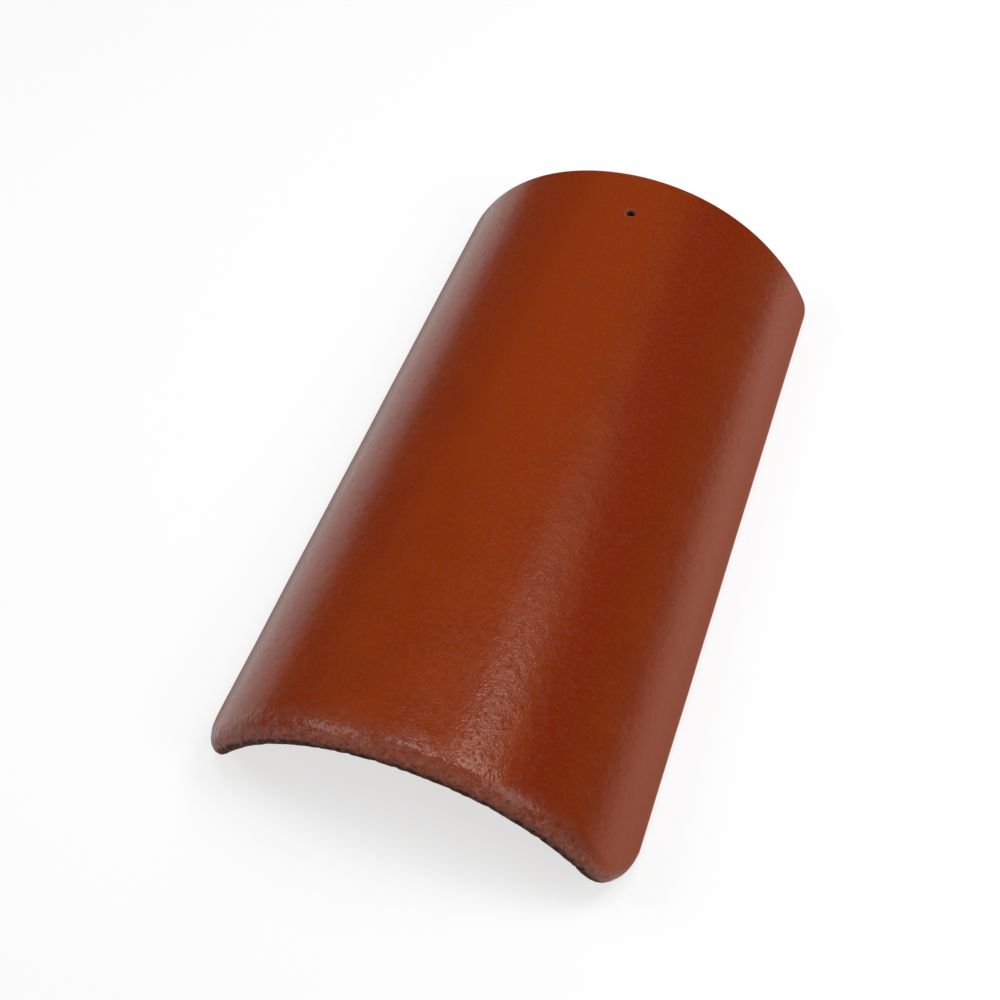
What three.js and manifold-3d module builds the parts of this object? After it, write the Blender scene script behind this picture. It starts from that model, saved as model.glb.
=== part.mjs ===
import * as THREE from 'three';
import { mergeVertices } from 'three/addons/utils/BufferGeometryUtils.js';
import Module from 'manifold-3d';

// A tapered barrel tile for ridges and hips: one piece of fired clay, an arched wall that is
// wide at its rounded nose and narrower at its square-cut head, where one nail holds it.
// It lies on the flats of its two rims. Millimetres: X across the tile, Y along it from the
// nose to the head, Z up, with the origin on the ground under the middle of the tile.

// The arched wall
const LENGTH = 420; // from nose to head, along the crown
const NOSE_SPAN = 225; // across the hollow from rim to rim, at the nose
const HEAD_SPAN = 205; // the same, at the head
const WALL = 13; // thickness of the clay

// The arch in cross-section: a crown arc that runs on into a flatter arc on each flank
const CROWN_TURN = THREE.MathUtils.degToRad(47); // slope of the wall where the crown arc ends
const RIM_SLOPE = THREE.MathUtils.degToRad(71); // slope of the wall at its rims
const FLANK_FLATNESS = 1.1; // radius of a flank over the radius of the crown

// The edges
const NOSE_DEPTH = 12.5; // how far back the bullnose starts
const NOSE_LIP = 3.5; // rounding under the nose
const NOSE_FLAT = 0.8; // what is left upright between the two roundings
const NOSE_CORNER = 32; // radius of the nose's two corners, along the wall
const HEAD_CORNER = 8; // radius of the head's two corners, along the wall
const HEAD_ARRIS = 1; // rounding of the cut head
const RIM_SHOULDER = 9.5; // how far up the flank the rim's outer rounding starts
const RIM_FLAT = 4; // width of the flat that the tile lies on
const RIM_ARRIS = 1.5; // rounding of the rim's inner edge

// The nail hole, through the crown
const NAIL_HOLE = 5; // diameter
const NAIL_FROM_HEAD = 32; // from the head to the middle of the hole

// Facets
const COLUMNS = 40; // across the arch
const NOSE_CORNER_STEPS = 9;
const RIM_STEPS = 8;
const HEAD_CORNER_STEPS = 4;
const SHOULDER_STEPS = 5; // round the outer edge
const ARRIS_STEPS = 3; // round the inner edge
const HOLE_SIDES = 24;

const QUARTER = Math.PI / 2;
const RIM_SPLAY = WALL / Math.tan(RIM_SLOPE); // how far the level rim reaches past a square one
const RIM_WIDTH = WALL / Math.sin(RIM_SLOPE); // of the level rim, before its edges are rounded

// Radii of the arch at a distance from the nose. The whole arch shrinks in step with its span.
function archAt(along) {
  const span = THREE.MathUtils.lerp(NOSE_SPAN, HEAD_SPAN, along / LENGTH);
  const flankReach = Math.sin(RIM_SLOPE) - Math.sin(CROWN_TURN);
  const crown = span / 2 / (Math.sin(CROWN_TURN) + FLANK_FLATNESS * flankReach);
  const flank = crown * FLANK_FLATNESS;
  const crownArc = crown * CROWN_TURN;
  return { crown, flank, crownArc, halfArc: crownArc + flank * (RIM_SLOPE - CROWN_TURN) };
}

// A point of the wall: its distance from the crown line round the hollow's face, its distance
// from the nose, and its height in the clay above that face. Past a rim the arch runs straight on.
function wallPoint(across, along, height) {
  const arch = archAt(along);
  const arc = Math.min(Math.abs(across), arch.halfArc);
  const past = Math.abs(across) - arc;
  let slope = arc / arch.crown;
  let x = arch.crown * Math.sin(slope);
  let z = arch.crown * (Math.cos(slope) - 1);
  if (arc > arch.crownArc) {
    slope = CROWN_TURN + (arc - arch.crownArc) / arch.flank;
    x = arch.crown * Math.sin(CROWN_TURN) + arch.flank * (Math.sin(slope) - Math.sin(CROWN_TURN));
    z = arch.crown * (Math.cos(CROWN_TURN) - 1) + arch.flank * (Math.cos(slope) - Math.cos(CROWN_TURN));
  }
  x += past * Math.cos(slope) + height * Math.sin(slope);
  z += height * Math.cos(slope) - past * Math.sin(slope);
  return new THREE.Vector3(Math.sign(across) * x, along, z);
}

// Rounds a corner between two points beside it. The result leaves each point along its own side.
function roundCorner(from, corner, to, steps) {
  const weight = Math.SQRT1_2;
  return Array.from({ length: steps + 1 }, (_, step) => {
    const t = step / steps;
    const parts = [(1 - t) ** 2, 2 * weight * t * (1 - t), t ** 2];
    const total = parts[0] + parts[1] + parts[2];
    return new THREE.Vector2()
      .addScaledVector(from, parts[0] / total)
      .addScaledVector(corner, parts[1] / total)
      .addScaledVector(to, parts[2] / total);
  });
}

// The edge's profile, from the outer face round to the hollow's face. x is the reach past the
// hollow's own edge and y the height in the clay. The way the edge faces, 0 at the nose, a
// quarter turn at a rim and a half turn at the head, says which of the three edges it is.
function edgeProfile(facing) {
  const noseShare = THREE.MathUtils.clamp(2 - (2 * facing) / QUARTER, 0, 1);
  const headShare = THREE.MathUtils.clamp(facing / QUARTER - 1, 0, 1);
  const blend = (nose, rim, head) => rim + (nose - rim) * noseShare + (head - rim) * headShare;
  const outerCorner = new THREE.Vector2(blend(0, RIM_SPLAY, 0), WALL);
  const innerCorner = new THREE.Vector2(0, 0);
  const face = innerCorner.clone().sub(outerCorner).normalize();
  const shoulder = blend(NOSE_DEPTH, RIM_SHOULDER, HEAD_ARRIS);
  const shoulderFall = blend(WALL - NOSE_LIP - NOSE_FLAT, RIM_WIDTH - RIM_FLAT - RIM_ARRIS, HEAD_ARRIS);
  const arris = blend(NOSE_LIP, RIM_ARRIS, HEAD_ARRIS);
  const outer = roundCorner(
    outerCorner.clone().add(new THREE.Vector2(-shoulder, 0)),
    outerCorner,
    outerCorner.clone().addScaledVector(face, shoulderFall),
    SHOULDER_STEPS,
  );
  const inner = roundCorner(
    innerCorner.clone().addScaledVector(face, -arris),
    innerCorner,
    innerCorner.clone().add(new THREE.Vector2(-arris, 0)),
    ARRIS_STEPS,
  );
  return [...outer, ...inner];
}

// One end of a cross-row: where the wall's edge stands on one side, and the way it faces.
function cornerStation(radius, cornerAlong, facing) {
  const along = cornerAlong - radius * Math.cos(facing);
  return { across: archAt(along).halfArc - radius * (1 - Math.sin(facing)), along, facing };
}

function sideStations() {
  const stations = [];
  for (let step = 0; step <= NOSE_CORNER_STEPS; step += 1) {
    stations.push(cornerStation(NOSE_CORNER, NOSE_CORNER, (QUARTER * step) / NOSE_CORNER_STEPS));
  }
  for (let step = 1; step < RIM_STEPS; step += 1) {
    const along = THREE.MathUtils.lerp(NOSE_CORNER, LENGTH - HEAD_CORNER, step / RIM_STEPS);
    stations.push(cornerStation(0, along, QUARTER));
  }
  for (let step = 0; step <= HEAD_CORNER_STEPS; step += 1) {
    const facing = QUARTER + (QUARTER * step) / HEAD_CORNER_STEPS;
    stations.push(cornerStation(HEAD_CORNER, LENGTH - HEAD_CORNER, facing));
  }
  return stations;
}

// The points of the edge's profile at a station, and where each of them stands on the wall.
function edgePoints(station, side) {
  return edgeProfile(station.facing).map((corner) => ({
    across: side * (station.across + corner.x * Math.sin(station.facing)),
    along: station.along - corner.x * Math.cos(station.facing),
    height: corner.y,
  }));
}

// One face of the wall, as rows of points. Each row runs between the edge points at its ends.
function wallFace(stations, pick) {
  return stations.map((station) => {
    const left = edgePoints(station, -1).at(pick);
    const right = edgePoints(station, 1).at(pick);
    return Array.from({ length: COLUMNS + 1 }, (_, column) => ({
      across: THREE.MathUtils.lerp(left.across, right.across, column / COLUMNS),
      along: left.along,
      height: left.height,
    }));
  });
}

// The edge, all the way round the tile: along the nose, up the right rim, back along the head
// and down the left rim.
function edgeRing(stations) {
  const endRow = (station) => {
    const left = edgePoints(station, -1);
    const right = edgePoints(station, 1);
    return Array.from({ length: COLUMNS + 1 }, (_, column) =>
      left.map((point, index) => ({
        across: THREE.MathUtils.lerp(point.across, right[index].across, column / COLUMNS),
        along: point.along,
        height: point.height,
      })),
    );
  };
  const sides = stations.slice(1, -1);
  return [
    ...endRow(stations[0]),
    ...sides.map((station) => edgePoints(station, 1)),
    ...endRow(stations.at(-1)).reverse(),
    ...sides.map((station) => edgePoints(station, -1)).reverse(),
  ];
}

function addQuads(positions, rows) {
  const corners = rows.map((row) => row.map((p) => wallPoint(p.across, p.along, p.height)));
  for (let r = 1; r < corners.length; r += 1) {
    for (let c = 1; c < corners[r].length; c += 1) {
      const a = corners[r - 1][c - 1];
      const b = corners[r - 1][c];
      const d = corners[r][c];
      const e = corners[r][c - 1];
      positions.push(...a, ...b, ...d, ...a, ...d, ...e);
    }
  }
}

function shellGeometry() {
  const stations = sideStations();
  const positions = [];
  addQuads(positions, wallFace(stations, 0));
  addQuads(positions, wallFace(stations, -1).reverse());
  const ring = edgeRing(stations);
  addQuads(positions, [ring.at(-1), ...ring]);
  const geometry = new THREE.BufferGeometry();
  geometry.setAttribute('position', new THREE.Float32BufferAttribute(positions, 3));
  return geometry;
}

function nailHoleGeometry() {
  const depth = 3 * WALL;
  const geometry = new THREE.CylinderGeometry(NAIL_HOLE / 2, NAIL_HOLE / 2, depth, HOLE_SIDES);
  geometry.rotateX(QUARTER);
  geometry.translate(0, LENGTH - NAIL_FROM_HEAD, WALL / 2);
  return geometry;
}

const wasm = await Module();
wasm.setup();

function toSolid(geometry) {
  geometry.deleteAttribute('normal');
  geometry.deleteAttribute('uv');
  const merged = mergeVertices(geometry);
  const vertProperties = new Float32Array(merged.attributes.position.array);
  const triVerts = new Uint32Array(merged.index.array);
  return new wasm.Manifold(new wasm.Mesh({ numProp: 3, vertProperties, triVerts }));
}

function toGeometry(solid) {
  const { vertProperties, triVerts } = solid.getMesh();
  const geometry = new THREE.BufferGeometry();
  geometry.setAttribute('position', new THREE.BufferAttribute(vertProperties, 3));
  geometry.setIndex(new THREE.BufferAttribute(triVerts, 1));
  geometry.computeVertexNormals();
  return geometry;
}

const pierced = toSolid(shellGeometry()).subtract(toSolid(nailHoleGeometry()));
const clay = new THREE.MeshStandardMaterial({ color: 0x89301a, roughness: 0.45, metalness: 0 });
const tile = new THREE.Mesh(toGeometry(pierced), clay);
tile.name = 'barrel_tile';

// The head's arch is lower than the nose's, so the tile tips forward from its level crown until
// both rims lie flat on the ground.
const noseRise = -wallPoint(archAt(0).halfArc, 0, 0).z;
const headRise = -wallPoint(archAt(LENGTH).halfArc, LENGTH, 0).z;
const tip = Math.atan((noseRise - headRise) / LENGTH);
tile.rotation.x = -tip;
tile.position.z = noseRise * Math.cos(tip);
tile.position.y = -new THREE.Box3().setFromObject(tile, true).getCenter(new THREE.Vector3()).y;

const group = new THREE.Group();
group.add(tile);

export default group;
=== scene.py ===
import math

import bmesh
import bpy
from mathutils import Euler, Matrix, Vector, noise


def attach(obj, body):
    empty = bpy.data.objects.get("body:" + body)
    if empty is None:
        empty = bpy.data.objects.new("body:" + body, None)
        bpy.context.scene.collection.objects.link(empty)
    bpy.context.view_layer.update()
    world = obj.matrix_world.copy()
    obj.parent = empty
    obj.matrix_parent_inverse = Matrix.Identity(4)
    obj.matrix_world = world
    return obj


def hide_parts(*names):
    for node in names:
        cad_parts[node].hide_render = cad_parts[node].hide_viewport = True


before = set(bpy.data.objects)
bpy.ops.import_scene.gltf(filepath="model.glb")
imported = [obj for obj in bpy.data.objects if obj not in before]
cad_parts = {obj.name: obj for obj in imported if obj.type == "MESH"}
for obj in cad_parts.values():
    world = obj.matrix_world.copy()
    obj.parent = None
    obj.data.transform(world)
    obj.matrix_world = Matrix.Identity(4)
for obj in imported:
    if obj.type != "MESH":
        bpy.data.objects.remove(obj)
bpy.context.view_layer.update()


# ---------------------------------------------------------------------------
# The tile: one bat of clay, rolled out 13 mm thick and bent over a tapered former while it
# is soft. Its nose is rounded over and sanded by hand, its head is cut square, its rims are
# trimmed level so that it lies on them, and a nail hole is pricked near the head.
# ---------------------------------------------------------------------------
LENGTH = 0.420
NOSE_SPAN = 0.225
HEAD_SPAN = 0.205
WALL = 0.013
CROWN_TURN = math.radians(47)
RIM_SLOPE = math.radians(71)
FLANK_FLATNESS = 1.1

NOSE_DEPTH = 0.0125
NOSE_LIP = 0.0035
NOSE_FLAT = 0.0008
NOSE_CORNER = 0.032
HEAD_CORNER = 0.008
HEAD_ARRIS = 0.001
RIM_SHOULDER = 0.0095
RIM_FLAT = 0.004
RIM_ARRIS = 0.0015

NAIL_HOLE = 0.005
NAIL_FROM_HEAD = 0.032

COLUMNS = 184
NOSE_CORNER_ROWS = 24
NOSE_ROW_SPREAD = 0.7  # below 1, it opens out the first rows, which the corner would crowd
RIM_ROWS = 150
HEAD_CORNER_ROWS = 8
SHOULDER_STEPS = 16
EDGE_FACE_STEPS = 4
ARRIS_STEPS = 5
QUARTER = math.pi / 2


def mix(a, b, share):
    return a + (b - a) * share


def ease(value, start, end):
    """0 before start, 1 past end, and a smooth rise between them."""
    t = min(1, max(0, (value - start) / (end - start)))
    return t * t * (3 - 2 * t)


def fade(value, start, end):
    """1 before start, 0 past end, and a smooth fall between them."""
    return 1 - ease(value, start, end)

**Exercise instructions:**
Retype exactly what runs from the line containing "level crown until" through the line containing "bpy.data.objects.remove(obj)", both lines included, and stop there.

**Written solution:**
// The head's arch is lower than the nose's, so the tile tips forward from its level crown until
// both rims lie flat on the ground.
const noseRise = -wallPoint(archAt(0).halfArc, 0, 0).z;
const headRise = -wallPoint(archAt(LENGTH).halfArc, LENGTH, 0).z;
const tip = Math.atan((noseRise - headRise) / LENGTH);
tile.rotation.x = -tip;
tile.position.z = noseRise * Math.cos(tip);
tile.position.y = -new THREE.Box3().setFromObject(tile, true).getCenter(new THREE.Vector3()).y;

const group = new THREE.Group();
group.add(tile);

export default group;
=== scene.py ===
import math

import bmesh
import bpy
from mathutils import Euler, Matrix, Vector, noise


def attach(obj, body):
    empty = bpy.data.objects.get("body:" + body)
    if empty is None:
        empty = bpy.data.objects.new("body:" + body, None)
        bpy.context.scene.collection.objects.link(empty)
    bpy.context.view_layer.update()
    world = obj.matrix_world.copy()
    obj.parent = empty
    obj.matrix_parent_inverse = Matrix.Identity(4)
    obj.matrix_world = world
    return obj


def hide_parts(*names):
    for node in names:
        cad_parts[node].hide_render = cad_parts[node].hide_viewport = True


before = set(bpy.data.objects)
bpy.ops.import_scene.gltf(filepath="model.glb")
imported = [obj for obj in bpy.data.objects if obj not in before]
cad_parts = {obj.name: obj for obj in imported if obj.type == "MESH"}
for obj in cad_parts.values():
    world = obj.matrix_world.copy()
    obj.parent = None
    obj.data.transform(world)
    obj.matrix_world = Matrix.Identity(4)
for obj in imported:
    if obj.type != "MESH":
        bpy.data.objects.remove(obj)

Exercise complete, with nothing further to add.